The main problem, Trim said, is that the amendment introduced ambiguity by expressly excluding managers and supervisors from sharing in tips other employees earn. Without a clear definition of those position categories under the FLSA, “it becomes extremely difficult for restaurants to draw a bright line” on who those employees are, he said. For example, many workplaces have “lead servers” or “lead bartenders.” Are they just higher-level servers with some supervisory duties, or do they have real managerial authority that would prohibit them from the tip pool under the new amendment?

Martine Tariot Wells, a shareholder at Brownstein Hyatt Farber Schreck who focuses on wage-and-hour matters, said this issue could give rise to more wage-and-hour suits. While the amendment clarifies the tip retention issue to an extent, she said, it does so “with the usual caveat of what does ‘manager’ or ‘supervisor’ mean, which has been a whole breeding ground for litigation.” Starbucks’ $1.6 million settlement with a class of store managers in 2011 is an example of that type of overtime dispute.

Trim noted that the DOL could theoretically nip this litigation in the bud by clarifying the supervisor/manager issue in the form of additional regulations or opinion letters.

In the meantime, employers could adopt a conservative approach in light of the tip retention amendment, Trim said. If there’s any question whether someone is a manager or supervisor, employers are taking a risk when excluding them from the tip pool. Courts might see those employers as playing fast and loose with the new “manager/supervisor” distinction to keep them out of the pool, he said.

Supreme Court Opinion

While the Supreme Court’s latest ruling on the FLSA might seem limited to whether auto dealerships should pay “service advisors” overtime, it has a farther reach when it comes to whether courts will narrowly construe FLSA exemptions for workers of all kinds.

“This is actually one of the most significant FLSA opinions that’s been issued in many years,” Tariot Wells said of Encino Motorcars, LLC v. Navarro.

In Encino Motorcars, the court held in a 5-4 opinion that someone who is a service advisor is a “salesman” exempt from the FLSA’s overtime pay requirements. The court reversed the 9th Circuit, which reasoned that FLSA exemptions should be construed narrowly. Justice Clarence Thomas, writing for the majority, said the statute gives no “textual indications” that they should have narrow construction, citing the late Justice Antonin Scalia’s “Reading Law.”

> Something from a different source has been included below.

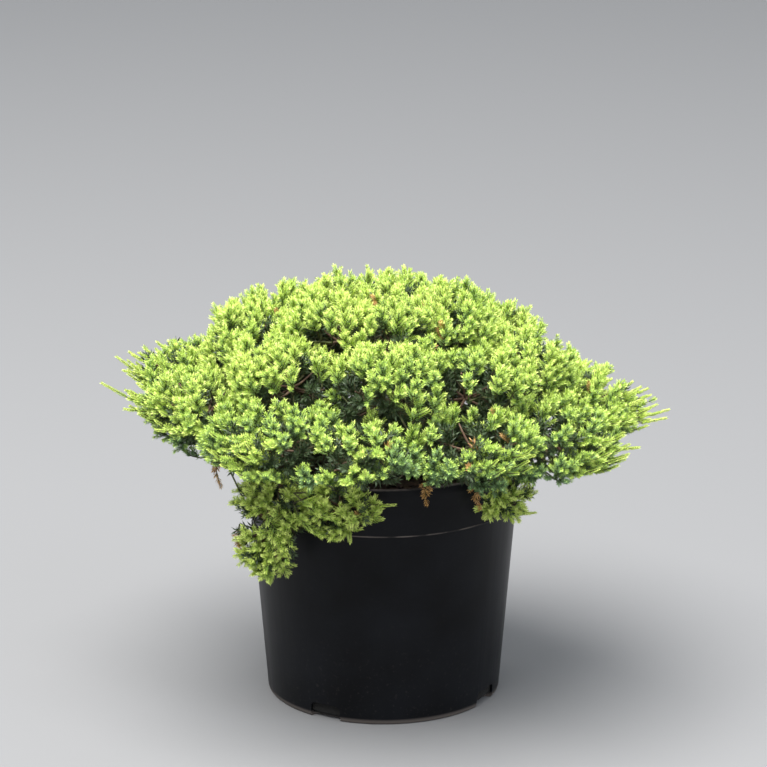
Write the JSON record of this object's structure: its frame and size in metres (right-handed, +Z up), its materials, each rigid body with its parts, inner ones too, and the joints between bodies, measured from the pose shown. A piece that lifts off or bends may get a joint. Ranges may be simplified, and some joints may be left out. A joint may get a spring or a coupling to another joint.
{
  "type": "potted nana japanese garden juniper",
  "caption": "Low spreading garden juniper: a broad mound of dense needled sprays on short boughs, spilling over the rim of a round black nursery pot filled with bark mix.",
  "frame": {"origin": "centre of the pot's flat underside, on the ground", "axes": "+Z up, -Y is the front side of the plant, +X is to the viewer's right"},
  "size_m": [0.6183, 0.5878, 0.4674],
  "materials": {
    "satin_black_plastic": "satin black, thinly dusted at the foot",
    "bark_mix": "dark moist bark chips, matt",
    "juniper_bark": "thin reddish-brown flaking bark, matt",
    "juniper_needles": "yellow-green new growth over blue-green older needles, waxy"
  },
  "bodies": {
    "root": {"bough_droop_01": "juniper_bark", "bough_droop_02": "juniper_bark", "bough_droop_03": "juniper_bark", "bough_droop_04": "juniper_bark", "bough_low_01": "juniper_bark", "bough_low_02": "juniper_bark", "bough_low_03": "juniper_bark", "bough_low_04": "juniper_bark", "bough_low_05": "juniper_bark", "bough_low_06": "juniper_bark", "bough_low_07": "juniper_bark", "bough_low_08": "juniper_bark", "bough_low_09": "juniper_bark", "bough_low_10": "juniper_bark", "bough_low_11": "juniper_bark", "bough_mid_01": "juniper_bark", "bough_mid_02": "juniper_bark", "bough_mid_03": "juniper_bark", "bough_mid_04": "juniper_bark", "bough_mid_05": "juniper_bark", "bough_mid_06": "juniper_bark", "bough_mid_07": "juniper_bark", "bough_mid_08": "juniper_bark", "foliage_droop_01": "juniper_needles", "foliage_droop_02": "juniper_needles", "foliage_droop_03": "juniper_needles", "foliage_droop_04": "juniper_needles", "foliage_low_01": "juniper_needles", "foliage_low_02": "juniper_needles", "foliage_low_03": "juniper_needles", "foliage_low_04": "juniper_needles", "foliage_low_05": "juniper_needles", "foliage_low_06": "juniper_needles", "foliage_low_07": "juniper_needles", "foliage_low_08": "juniper_needles", "foliage_low_09": "juniper_needles", "foliage_low_10": "juniper_needles", "foliage_low_11": "juniper_needles", "foliage_mid_01": "juniper_needles", "foliage_mid_02": "juniper_needles", "foliage_mid_03": "juniper_needles", "foliage_mid_04": "juniper_needles", "foliage_mid_05": "juniper_needles", "foliage_mid_06": "juniper_needles", "foliage_mid_07": "juniper_needles", "foliage_mid_08": "juniper_needles", "foliage_top_01": "juniper_needles", "foliage_upper_01": "juniper_needles", "foliage_upper_02": "juniper_needles", "foliage_upper_03": "juniper_needles", "foliage_upper_04": "juniper_needles", "foliage_upper_05": "juniper_needles", "pot": "satin_black_plastic", "potting_mix": "bark_mix", "trunk": "juniper_bark"}
  },
  "joints": []
}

The Supreme Court has essentially reversed 50 years of jurisprudence in which courts tended to narrowly construe which types of employees the FLSA exempts from overtime and therefore stretched overtime protections over wider swaths of workers, Tariot Wells said. Employers will want to watch the courts to see how they apply the Encino Motorcars opinion and if they should revisit their employee classifications based on its “fair and plain” reading of FLSA exemption, she added.

Trim expects the Supreme Court’s reading to get a lot of mileage in future FLSA cases. “You can expect district court and appellate court decisions will be citing this case up and down for interpretation of the applicability of FLSA exemptions.”

DOL Pilot Program

Last but not least, the Wage and Hour Division rolled out a pilot program April 3 in which the WHD works with employers to audit and correct their FLSA payment practices without the threat of litigation. If FLSA violations are discovered during an audit in the new Payroll Audit Independent Determination program, the employer pays all backpay owed but isn’t on the hook for penalties.

“Under this program, the Wage and Hour Division will oversee resolution of the potential violations by assessing the amount of wages due and supervising their payment to employees,” the WHD explained in a March 6 press release.

Employers aren’t eligible for the PAID program if they are in litigation or under investigation for potential overtime or minimum wage violations.

“It’s an interesting concept,” Tariot Wells said, adding that it remains to be seen how the WHD works with employers during this six-month pilot run.